[Start Material provided]

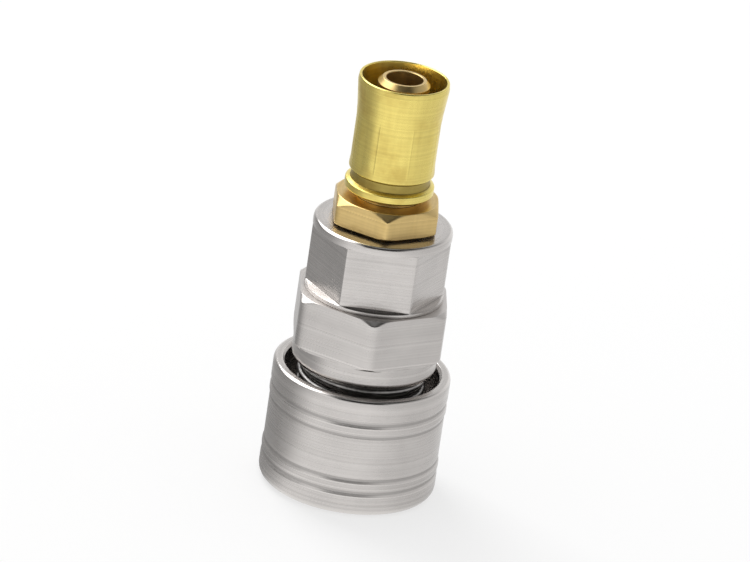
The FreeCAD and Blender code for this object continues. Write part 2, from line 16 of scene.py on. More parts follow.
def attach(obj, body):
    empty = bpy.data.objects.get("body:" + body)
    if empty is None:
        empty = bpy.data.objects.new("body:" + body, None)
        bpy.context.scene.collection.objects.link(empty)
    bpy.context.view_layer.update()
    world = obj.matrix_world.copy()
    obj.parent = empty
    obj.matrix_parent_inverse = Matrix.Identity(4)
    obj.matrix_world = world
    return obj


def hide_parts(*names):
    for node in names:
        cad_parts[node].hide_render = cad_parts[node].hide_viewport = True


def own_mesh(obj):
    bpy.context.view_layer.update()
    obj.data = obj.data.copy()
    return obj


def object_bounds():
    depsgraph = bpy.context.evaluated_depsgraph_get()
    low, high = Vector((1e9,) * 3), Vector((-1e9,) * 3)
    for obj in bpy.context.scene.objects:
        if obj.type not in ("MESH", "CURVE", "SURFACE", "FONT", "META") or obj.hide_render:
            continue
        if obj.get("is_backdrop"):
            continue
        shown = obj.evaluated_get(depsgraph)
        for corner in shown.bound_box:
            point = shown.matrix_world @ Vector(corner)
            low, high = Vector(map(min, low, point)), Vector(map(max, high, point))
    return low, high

[End Material provided]

What this task involves → Each line above must be printed exactly as it appears.

Solved exercise →
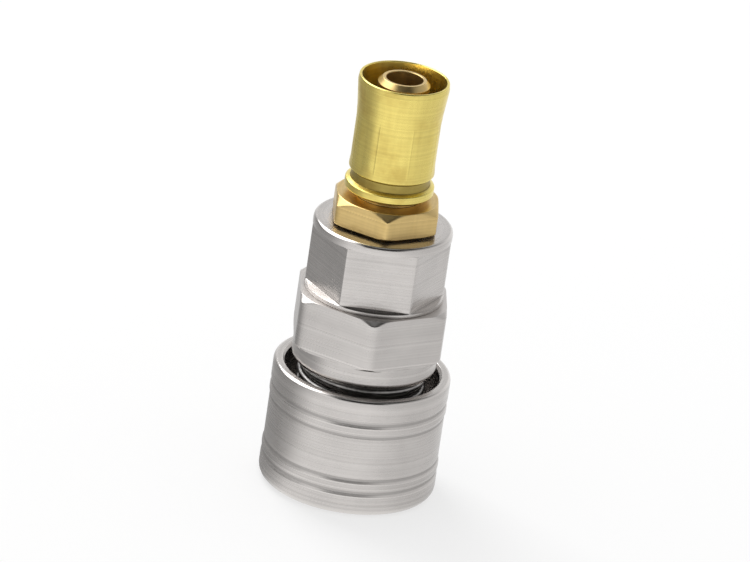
The FreeCAD and Blender code for this object continues. Write part 2, from line 16 of scene.py on. More parts follow.
def attach(obj, body):
    empty = bpy.data.objects.get("body:" + body)
    if empty is None:
        empty = bpy.data.objects.new("body:" + body, None)
        bpy.context.scene.collection.objects.link(empty)
    bpy.context.view_layer.update()
    world = obj.matrix_world.copy()
    obj.parent = empty
    obj.matrix_parent_inverse = Matrix.Identity(4)
    obj.matrix_world = world
    return obj


def hide_parts(*names):
    for node in names:
        cad_parts[node].hide_render = cad_parts[node].hide_viewport = True


def own_mesh(obj):
    bpy.context.view_layer.update()
    obj.data = obj.data.copy()
    return obj


def object_bounds():
    depsgraph = bpy.context.evaluated_depsgraph_get()
    low, high = Vector((1e9,) * 3), Vector((-1e9,) * 3)
    for obj in bpy.context.scene.objects:
        if obj.type not in ("MESH", "CURVE", "SURFACE", "FONT", "META") or obj.hide_render:
            continue
        if obj.get("is_backdrop"):
            continue
        shown = obj.evaluated_get(depsgraph)
        for corner in shown.bound_box:
            point = shown.matrix_world @ Vector(corner)
            low, high = Vector(map(min, low, point)), Vector(map(max, high, point))
    return low, high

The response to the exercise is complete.